WHAT THE TASK ASKS:
Write out the data again in full, exactly as it reads.

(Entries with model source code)
Begin
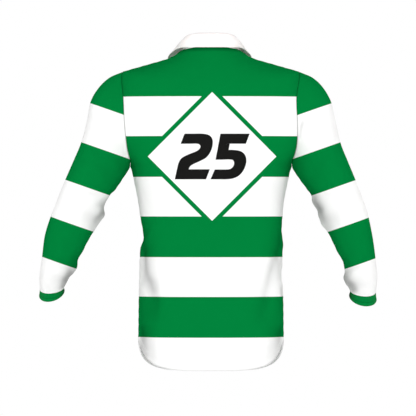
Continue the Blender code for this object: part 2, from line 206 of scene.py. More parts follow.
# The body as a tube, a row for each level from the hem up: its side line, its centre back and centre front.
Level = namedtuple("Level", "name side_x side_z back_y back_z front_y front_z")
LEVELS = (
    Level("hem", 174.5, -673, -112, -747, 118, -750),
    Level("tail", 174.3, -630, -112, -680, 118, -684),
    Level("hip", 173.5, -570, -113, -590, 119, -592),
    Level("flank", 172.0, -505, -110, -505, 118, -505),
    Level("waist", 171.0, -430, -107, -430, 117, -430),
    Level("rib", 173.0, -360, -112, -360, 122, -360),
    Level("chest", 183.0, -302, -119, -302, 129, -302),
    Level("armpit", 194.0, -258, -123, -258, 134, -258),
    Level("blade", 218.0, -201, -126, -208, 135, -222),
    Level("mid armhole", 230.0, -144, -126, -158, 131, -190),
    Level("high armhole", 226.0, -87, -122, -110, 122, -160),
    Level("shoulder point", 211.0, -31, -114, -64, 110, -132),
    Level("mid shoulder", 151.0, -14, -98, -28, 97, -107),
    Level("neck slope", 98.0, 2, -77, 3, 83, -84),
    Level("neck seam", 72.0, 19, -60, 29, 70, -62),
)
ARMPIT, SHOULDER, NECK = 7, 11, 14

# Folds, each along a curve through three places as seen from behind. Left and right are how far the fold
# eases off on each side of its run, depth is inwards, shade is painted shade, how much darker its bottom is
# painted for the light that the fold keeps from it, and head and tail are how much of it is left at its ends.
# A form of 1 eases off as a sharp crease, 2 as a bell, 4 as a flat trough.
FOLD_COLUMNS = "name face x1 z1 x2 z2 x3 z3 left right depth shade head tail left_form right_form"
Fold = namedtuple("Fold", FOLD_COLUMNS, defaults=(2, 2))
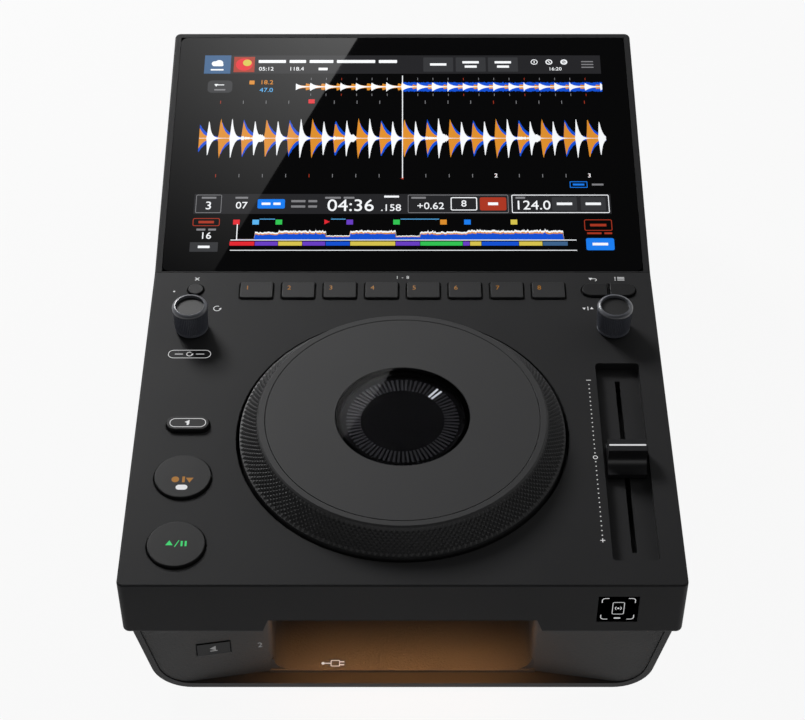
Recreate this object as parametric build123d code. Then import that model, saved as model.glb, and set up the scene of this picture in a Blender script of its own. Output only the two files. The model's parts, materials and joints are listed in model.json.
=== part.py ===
End
RESPONSE:
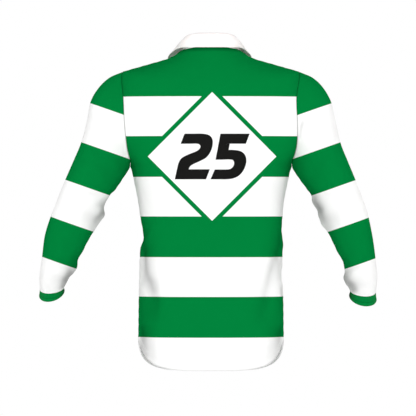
Continue the Blender code for this object: part 2, from line 206 of scene.py. More parts follow.
# The body as a tube, a row for each level from the hem up: its side line, its centre back and centre front.
Level = namedtuple("Level", "name side_x side_z back_y back_z front_y front_z")
LEVELS = (
    Level("hem", 174.5, -673, -112, -747, 118, -750),
    Level("tail", 174.3, -630, -112, -680, 118, -684),
    Level("hip", 173.5, -570, -113, -590, 119, -592),
    Level("flank", 172.0, -505, -110, -505, 118, -505),
    Level("waist", 171.0, -430, -107, -430, 117, -430),
    Level("rib", 173.0, -360, -112, -360, 122, -360),
    Level("chest", 183.0, -302, -119, -302, 129, -302),
    Level("armpit", 194.0, -258, -123, -258, 134, -258),
    Level("blade", 218.0, -201, -126, -208, 135, -222),
    Level("mid armhole", 230.0, -144, -126, -158, 131, -190),
    Level("high armhole", 226.0, -87, -122, -110, 122, -160),
    Level("shoulder point", 211.0, -31, -114, -64, 110, -132),
    Level("mid shoulder", 151.0, -14, -98, -28, 97, -107),
    Level("neck slope", 98.0, 2, -77, 3, 83, -84),
    Level("neck seam", 72.0, 19, -60, 29, 70, -62),
)
ARMPIT, SHOULDER, NECK = 7, 11, 14

# Folds, each along a curve through three places as seen from behind. Left and right are how far the fold
# eases off on each side of its run, depth is inwards, shade is painted shade, how much darker its bottom is
# painted for the light that the fold keeps from it, and head and tail are how much of it is left at its ends.
# A form of 1 eases off as a sharp crease, 2 as a bell, 4 as a flat trough.
FOLD_COLUMNS = "name face x1 z1 x2 z2 x3 z3 left right depth shade head tail left_form right_form"
Fold = namedtuple("Fold", FOLD_COLUMNS, defaults=(2, 2))
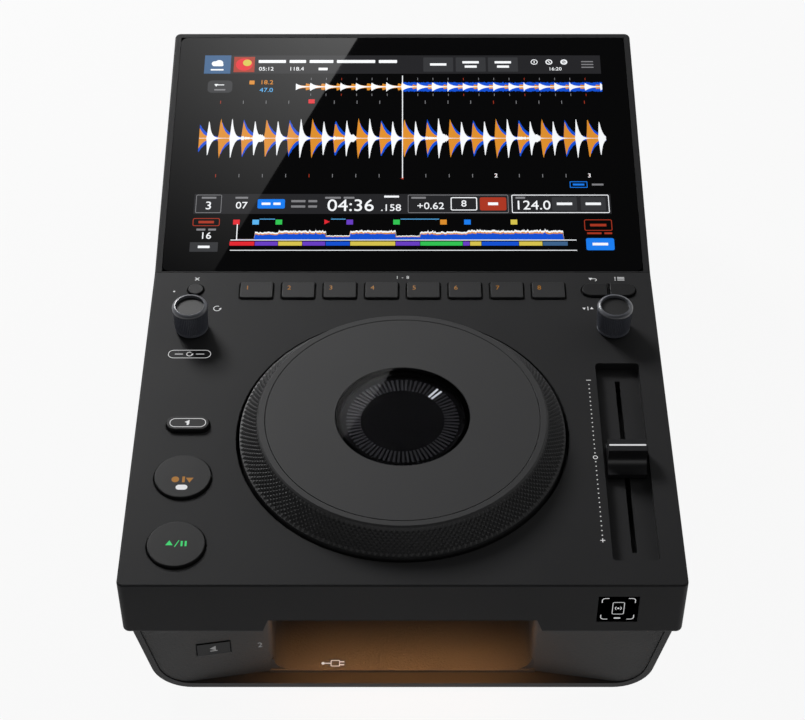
Recreate this object as parametric build123d code. Then import that model, saved as model.glb, and set up the scene of this picture in a Blender script of its own. Output only the two files. The model's parts, materials and joints are listed in model.json.
=== part.py ===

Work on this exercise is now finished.